Pour Dubet, la modernité est caractérisée par un système social éclaté qui n’existe plus comme principe régulateur total en soi. L’acteur est alors tout aussi divisé et écartelé entre plusieurs registres de la vie sociale, et ceci lui impose un travail de combinaison de plusieurs logiques d’action dont les tensions, les oppositions ou les articulations sont à l’origine de cet écartèlement :
- Une logique d’intégration : c’est le désir d’appartenance communautaire ;
- Une logique de stratégie, dans laquelle l’espace d’action est vu comme un « marché » organisé par des principes de concurrence ou de compétition ;
- Une logique de subjectivation, dans laquelle l’individu « s’engage », animé par un projet et par un désir d’authenticité et de valeurs morales.
Ce travail (politique selon Dubet) de combinaison et d’articulation dont le sens procède de l’individu constitue en soi l’expérience sociale de chacun et devient dorénavant l’objet central de ses travaux.
F. Dubet a travaillé sur divers publics, et comme il l’indique dans son ouvrage de 1994 (ib. id., page 19), la notion d’« expérience sociale » concerne tout les individus et constitue l’expérience même de la vie moderne.
Ces travaux ne sont donc pas centrés spécifiquement sur les questions relevant de l’insertion des jeunes ; il a cependant étudié les jeunes en difficulté (Dubet 1987) ainsi que les jeunes au sein de l’institution scolaire prise au sens large du collège à l’université (Dubet 1991, 1996).
Par ailleurs, sans être explicite sur cet entre- deux école-emploi, en mobilisant cette notion d’expérience sociale, il participe aussi à l’identification de cette phase de vie spécifique entre l’école et l’activité.
Point central de son approche rejetant le principe d’une socialisation par « clonage », F. Dubet défend l’idée que l’individu devient dans nos sociétés modernes acteur de sa propre socialisation à travers l’expérience qu’il fait de la vie sociale.
La forme de la socialisation a changé : tout n’est plus donné immédiatement, il ne s’agit plus d’un processus d’inculcation de normes, de valeurs, pour devenir conforme aux attentes d’un système social unifié.
Celui- ci ne l’est plus, il s’agit de se construire son expérience de façon active, celle-ci transformant en retour l’individu et contribuant à constituer le cadre de ses actions ultérieures.
Ainsi, pour Dubet, les jeunes n’adoptent pas spontanément et tout d’un bloc ce qui leur est proposé par la société, en terme de statut, de travail, d’activité…, et nécessité leur est faite de construire leur action propre.

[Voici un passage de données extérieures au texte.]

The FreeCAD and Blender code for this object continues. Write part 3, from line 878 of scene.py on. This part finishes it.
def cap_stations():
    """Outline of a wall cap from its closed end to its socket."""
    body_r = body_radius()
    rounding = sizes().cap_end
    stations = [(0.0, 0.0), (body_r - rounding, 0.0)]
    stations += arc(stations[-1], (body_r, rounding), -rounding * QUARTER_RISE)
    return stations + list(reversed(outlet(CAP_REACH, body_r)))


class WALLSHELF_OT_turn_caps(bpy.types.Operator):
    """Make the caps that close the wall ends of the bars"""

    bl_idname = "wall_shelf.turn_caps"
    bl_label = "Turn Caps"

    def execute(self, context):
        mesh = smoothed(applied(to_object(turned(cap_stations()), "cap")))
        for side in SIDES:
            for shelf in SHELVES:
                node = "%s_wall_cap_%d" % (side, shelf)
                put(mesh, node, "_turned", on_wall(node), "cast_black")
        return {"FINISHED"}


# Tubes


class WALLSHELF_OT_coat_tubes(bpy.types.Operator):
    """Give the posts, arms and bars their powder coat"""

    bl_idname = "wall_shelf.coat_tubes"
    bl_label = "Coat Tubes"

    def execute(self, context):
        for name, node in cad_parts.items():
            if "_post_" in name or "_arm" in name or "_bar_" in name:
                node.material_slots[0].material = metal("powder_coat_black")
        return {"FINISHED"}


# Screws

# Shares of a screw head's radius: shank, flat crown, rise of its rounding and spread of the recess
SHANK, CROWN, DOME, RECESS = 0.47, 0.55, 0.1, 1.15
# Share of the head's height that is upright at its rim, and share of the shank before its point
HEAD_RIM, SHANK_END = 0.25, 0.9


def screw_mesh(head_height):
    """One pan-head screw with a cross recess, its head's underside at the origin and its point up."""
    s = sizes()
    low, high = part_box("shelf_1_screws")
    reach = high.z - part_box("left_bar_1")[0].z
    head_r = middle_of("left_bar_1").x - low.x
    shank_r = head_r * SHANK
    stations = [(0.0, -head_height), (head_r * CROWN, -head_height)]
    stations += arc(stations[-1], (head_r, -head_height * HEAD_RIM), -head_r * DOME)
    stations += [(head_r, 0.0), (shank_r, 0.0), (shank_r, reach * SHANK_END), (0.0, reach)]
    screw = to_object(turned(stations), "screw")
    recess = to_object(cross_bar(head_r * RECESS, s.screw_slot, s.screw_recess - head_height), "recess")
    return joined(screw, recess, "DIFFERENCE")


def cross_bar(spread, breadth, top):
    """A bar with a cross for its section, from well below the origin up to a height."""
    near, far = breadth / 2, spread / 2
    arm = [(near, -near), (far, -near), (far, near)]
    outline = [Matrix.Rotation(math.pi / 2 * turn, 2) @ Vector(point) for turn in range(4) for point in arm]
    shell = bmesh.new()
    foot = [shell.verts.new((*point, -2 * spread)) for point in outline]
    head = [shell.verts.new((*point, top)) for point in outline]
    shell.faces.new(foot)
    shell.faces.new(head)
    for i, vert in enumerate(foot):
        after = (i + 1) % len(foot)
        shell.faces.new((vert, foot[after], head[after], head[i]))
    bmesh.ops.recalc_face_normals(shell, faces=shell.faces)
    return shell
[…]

Devant en permanence jouer sur plusieurs registres, en dehors des modèles hérités de la famille dont le poids est très affaibli, ou d’un environnement qui est plus questionné que valorisé, les jeunes préfèrent vivre leur expérience, c’est à dire « expérimenter » leur propre vie.

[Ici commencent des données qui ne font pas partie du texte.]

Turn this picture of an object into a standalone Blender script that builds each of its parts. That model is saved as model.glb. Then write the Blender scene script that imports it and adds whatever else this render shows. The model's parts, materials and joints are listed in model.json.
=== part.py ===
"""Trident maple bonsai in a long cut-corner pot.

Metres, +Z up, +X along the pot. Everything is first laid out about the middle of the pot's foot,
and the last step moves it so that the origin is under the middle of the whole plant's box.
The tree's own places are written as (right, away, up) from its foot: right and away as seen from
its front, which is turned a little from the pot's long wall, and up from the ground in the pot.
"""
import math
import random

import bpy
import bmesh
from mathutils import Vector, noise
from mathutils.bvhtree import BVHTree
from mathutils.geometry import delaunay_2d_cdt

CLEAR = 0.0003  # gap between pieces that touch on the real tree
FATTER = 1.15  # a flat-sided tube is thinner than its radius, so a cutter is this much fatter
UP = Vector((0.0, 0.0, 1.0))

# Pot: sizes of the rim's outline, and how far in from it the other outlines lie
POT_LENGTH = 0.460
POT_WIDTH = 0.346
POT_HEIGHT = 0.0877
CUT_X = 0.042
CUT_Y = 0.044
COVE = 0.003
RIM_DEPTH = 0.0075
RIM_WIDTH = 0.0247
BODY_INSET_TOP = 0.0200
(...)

Ce faisant, ils sont tiraillés entre plusieurs mondes de référence, ce qui les amène à combiner plusieurs « répertoires » d’action.
Leur expérience « plurielle », en quelque sorte, engendre alors chez eux un détachement, une distance critique vis à vis d’eux-mêmes, qui les installe dans un quant-à-soi les empêchant d’être totalement dans leur rôle ou leur position sociale.
Poursuivant une pluralité d’intérêts, parfois contradictoires, ils ne peuvent, pour s’insérer, totalement se conformer au rôle que la société attend d’eux, tout en le désirant pourtant… ce qu’on pourrait tenter de traduire par l’expression « on y croit tout en n’y croyant pas ».